**Given information**
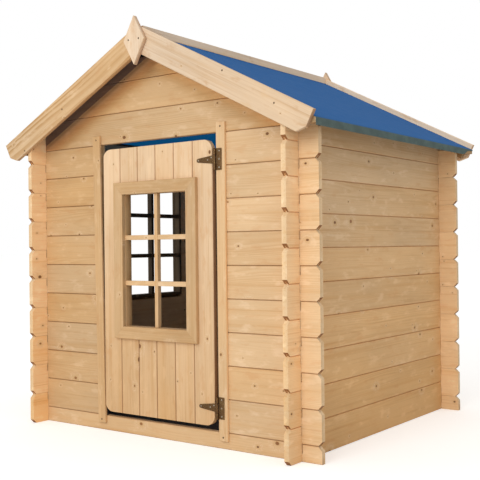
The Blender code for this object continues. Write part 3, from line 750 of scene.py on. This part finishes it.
half_step_wall(FRONT, "front_board_00", "front_sill_board", False, SLACK, (
    ("front_left", ("front_left_boards",) * 2, (None, JAMB_LEFT), (0.90, 0.54, 0.34)),
    ("front_right", ("front_right_boards",) * 2, (-JAMB_RIGHT, None), (1.03, 0.12, 0.28)),
))
half_step_wall(REAR, "rear_board_00", "rear_lower_boards", True, REAR_SLACK, (
    ("rear", ("rear_lower_boards", "rear_upper_boards"), (None, None), FRONT_TONE),
))
gable(("front_lintel_board", "front_gable_board_1", "front_gable_board_2"), FRONT, (0.94, 0.33, 0.50))
gable(("rear_gable_board_1", "rear_gable_board_2", "rear_gable_board_3"), REAR, FRONT_TONE)
side_wall("right", RIGHT)
side_wall("left", LEFT)


# ---------------------------------------------------------------- door and windows

def plank_look(point):
    """Paler towards the top; brown in the V joints and on the hinge edge."""
    height = (point.x - DOOR_BOTTOM) / (DOOR_TOP - DOOR_BOTTOM)
    hinge_edge = DOOR_X + PLANKS * PLANK_WIDTH / 2 - 0.0005
    brown = in_joint(point, PLANK_V_EDGE) or point.y > hinge_edge
    return 0.90 + 0.15 * height, 0.60 - 0.82 * height, 0.75 if brown else 0.0


def door_planks():
    left = DOOR_X - PLANKS * PLANK_WIDTH / 2
    reach = WINDOW_HALF_WIDTH + LINER
    hole_low, hole_high = DOOR_X - reach, DOOR_X + reach
    z_low, z_high = DOOR_WINDOW_Z[0] - LINER, DOOR_WINDOW_Z[1] + LINER
    quarter, corner = math.pi / 2, DOOR_CORNER

    def rounded(x, z, turns):
        """A round corner about a point, from the quarter turn given."""
        return corner_arc((x, z), corner, quarter * turns, quarter * (turns + 1))

    near_bottom, near_top = DOOR_BOTTOM + corner, DOOR_TOP - corner
    for number in range(PLANKS):
        first, last = number == 0, number == PLANKS - 1
        low = left + number * PLANK_WIDTH
        high = low + PLANK_WIDTH - (0 if last else JOINT)
        past = high if last else high + TONGUE
        whole = box_outline(DOOR_BOTTOM, DOOR_TOP, low, past)
        outlines = {"": whole}
        if first:
            arcs = rounded(near_bottom, low + corner, 2) + rounded(near_top, low + corner, -1)
            outlines = {"": arcs + whole[2:]}
        if last:
            arcs = rounded(near_top, high - corner, 0) + rounded(near_bottom, high - corner, 1)
            outlines = {"": whole[:2] + arcs}
        if number == 1:
            notch = [(z_high, past), (z_high, hole_low), (z_low, hole_low), (z_low, past)]
            outlines = {"": whole[:3] + notch + whole[3:]}
        if number in (2, 3):
            outlines = {
                "_lower": box_outline(DOOR_BOTTOM, z_low, low, past),
                "_upper": box_outline(z_high, DOOR_TOP, low, past),
            }
        if number == 4:
            notch = [(z_low, low), (z_low, hole_high), (z_high, hole_high), (z_high, low)]
            outlines = {"": whole[:1] + notch + whole[1:]}
        for part, outline in outlines.items():
            name = f"door_plank_{number + 1}{part}"
            profile = board_profile(low, high, tongue=not last, groove=not first, edge=PLANK_V_EDGE)
            form = profiled(profile, outline)
            attach(form, name, DOOR @ SWAP, "door", name, (DOOR_WOOD, WOOD_END), DOOR_TONE, look=plank_look)


def door_ledges():
    half, tall = PLANKS * PLANK_WIDTH / 2 - LEDGE_INSET, LEDGE_HEIGHT / 2
    place = frame_at((0, -DOOR_FACE + BOARD + GAP, 0), X, Z, Y)
    for name, middle in (("door_ledge_upper", UPPER_HINGE_Z), ("door_ledge_lower", LOWER_HINGE_Z)):
        outline = box_outline(DOOR_X - half, DOOR_X + half, middle - tall, middle + tall)
        lath(name, name, place, outline, LEDGE, "door", SIDE_TONE, out=LEDGE)


def mitred(line, out, low, high):
    """A trim member along u from low to high, v from line to line + out, with mitres at both ends."""
    wide, seam = abs(out), 0.0002
    outline = [(low, line), (high, line), (high + wide, line + out), (low - wide, line + out)]
    centre = sum((Vector(point) for point in outline), Vector((0, 0))) / len(outline)
    return [Vector(point) + (centre - Vector(point)).normalized() * seam for point in outline]


def window(prefix, level, clear, body, liner_depth, bar_depth, tone):
    """A mitred trim on the boards, a frame that lines the opening, and the glazing bars.

    level is a place with u to the right, v up and w out of the boards' outer face.
    """
    u_low, u_high, v_low, v_high = clear
    trim_node, grid_node = prefix + "_trim", prefix + "_grid"
    upright = level @ SWAP
    face = GAP + TRIM
    for side, place, line, out, low, high, gain, warmer in (
        ("top", level, v_high, TRIM_WIDTH, u_low, u_high, 0.79, 0.40),
        ("bottom", level, v_low, -TRIM_WIDTH, u_low, u_high, 0.82, 0.40),
        ("left", upright, u_low, -TRIM_WIDTH, v_low, v_high, 0.82, 0.32),
        ("right", upright, u_high, TRIM_WIDTH, v_low, v_high, 0.83, 0.35),
    ):
        form = prism(mitred(line, out, low, high), GAP, face)
        long_edges = [
            edge for edge in form.edges
            if all(abs(vert.co.z - face) < 1e-6 for vert in edge.verts)
            and abs(edge.verts[0].co.y - edge.verts[1].co.y) < 1e-6
        ]
        bmesh.ops.bevel(form, geom=long_edges, offset=0.0022, segments=3, profile=0.5, affect="EDGES")
        own_tone = (tone[0] * gain, tone[1] + warmer, tone[2])
        look = shaded_back(face, TRIM + 0.001, 0.12)
        if body == "house":
            look = backlit(lambda point: abs(point.y - line) < 0.0006 and point.z < face - 0.001)
        attach(form, f"{prefix}_trim_{side}", place, body, trim_node, TIMBER, own_tone, look=look)

    # The liner stands just inside the opening, its edge level with the trim's inner edge
    lining = LINER - GAP
    liner_tone, liner_look = (0.20, 0.20, 0.35), None
    if body == "door":
        liner_tone = (1.0, 0.55, 0.35)
        liner_look = lambda point: (0.62, 0.25, 0.2) if point.z < -BOARD else (1.12, 0.0, 0.0)
    for side, place, outline in (
        ("left", upright, box_outline(v_low - lining, v_high + lining, u_low - lining, u_low)),
        ("right", upright, box_outline(v_low - lining, v_high + lining, u_high, u_high + lining)),
        ("top", level, box_outline(u_low, u_high, v_high, v_high + lining)),
        ("bottom", level, box_outline(u_low, u_high, v_low - lining, v_low)),
    ):
        name = f"{prefix}_liner_{side}"
        depth = liner_depth - GAP
        lath(name, grid_node, place, outline, depth, body, liner_tone, 0.0007, -GAP, look=liner_look)

    # The bars meet end to end; the cross bars stand a little behind the upright one
    set_back, touch = 0.0006, 0.0001
    look = backlit(lambda point: point.z < -GAP - set_back) if body == "house" else None
    middle = (u_low + u_high) / 2
    bar_low, bar_high = middle - BAR_WIDTH / 2, middle + BAR_WIDTH / 2
    outline = box_outline(v_low + touch, v_high - touch, bar_low, bar_high)
    thick = bar_depth - GAP
    lath(f"{prefix}_bar_upright", grid_node, upright, outline, thick, body, tone, 0.0010, -GAP, look=look)
    pane = (v_high - v_low - 2 * BAR_HEIGHT) / 3
    for step, row in ((1, "lower"), (2, "upper")):
        bottom = v_low + step * pane + (step - 1) * BAR_HEIGHT
        for side, low, high in (("left", u_low, bar_low), ("right", bar_high, u_high)):
            outline = box_outline(low + touch, high - touch, bottom, bottom + BAR_HEIGHT)
            lath(
                f"{prefix}_bar_{row}_{side}", grid_node, level, outline, thick - set_back,
                body, tone, 0.0010, -GAP - set_back, look=look,
            )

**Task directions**
Count every line in the data where the string "part" occurs. Give nothing except the number.

**Response to the exercise**
3